━━ SOURCE DATA

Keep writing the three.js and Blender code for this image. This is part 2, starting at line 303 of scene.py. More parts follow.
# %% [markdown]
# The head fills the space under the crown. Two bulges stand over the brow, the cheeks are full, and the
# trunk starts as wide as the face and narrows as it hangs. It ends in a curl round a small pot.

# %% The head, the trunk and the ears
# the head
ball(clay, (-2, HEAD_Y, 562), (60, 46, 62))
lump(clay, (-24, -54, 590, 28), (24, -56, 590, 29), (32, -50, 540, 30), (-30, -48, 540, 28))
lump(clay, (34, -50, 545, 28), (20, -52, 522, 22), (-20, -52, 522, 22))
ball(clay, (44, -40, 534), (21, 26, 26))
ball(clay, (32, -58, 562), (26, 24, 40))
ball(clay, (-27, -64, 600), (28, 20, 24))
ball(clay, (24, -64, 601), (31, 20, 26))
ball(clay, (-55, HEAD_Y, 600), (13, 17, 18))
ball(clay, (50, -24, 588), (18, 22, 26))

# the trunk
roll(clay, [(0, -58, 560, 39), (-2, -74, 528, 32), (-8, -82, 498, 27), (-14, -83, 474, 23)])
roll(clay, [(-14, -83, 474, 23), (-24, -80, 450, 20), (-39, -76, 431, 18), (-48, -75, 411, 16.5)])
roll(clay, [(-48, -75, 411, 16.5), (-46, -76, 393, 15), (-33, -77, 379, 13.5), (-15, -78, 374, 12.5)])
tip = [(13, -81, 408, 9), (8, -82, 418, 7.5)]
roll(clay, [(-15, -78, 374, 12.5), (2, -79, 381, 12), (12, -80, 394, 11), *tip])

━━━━

EXERCISE BRIEF: In the listing above, please print only the lines from the first one to the line where "# trunk starts" appears, exactly as written, both of those lines included.

IN RESPONSE:
Keep writing the three.js and Blender code for this image. This is part 2, starting at line 303 of scene.py. More parts follow.
# %% [markdown]
# The head fills the space under the crown. Two bulges stand over the brow, the cheeks are full, and the
# trunk starts as wide as the face and narrows as it hangs. It ends in a curl round a small pot.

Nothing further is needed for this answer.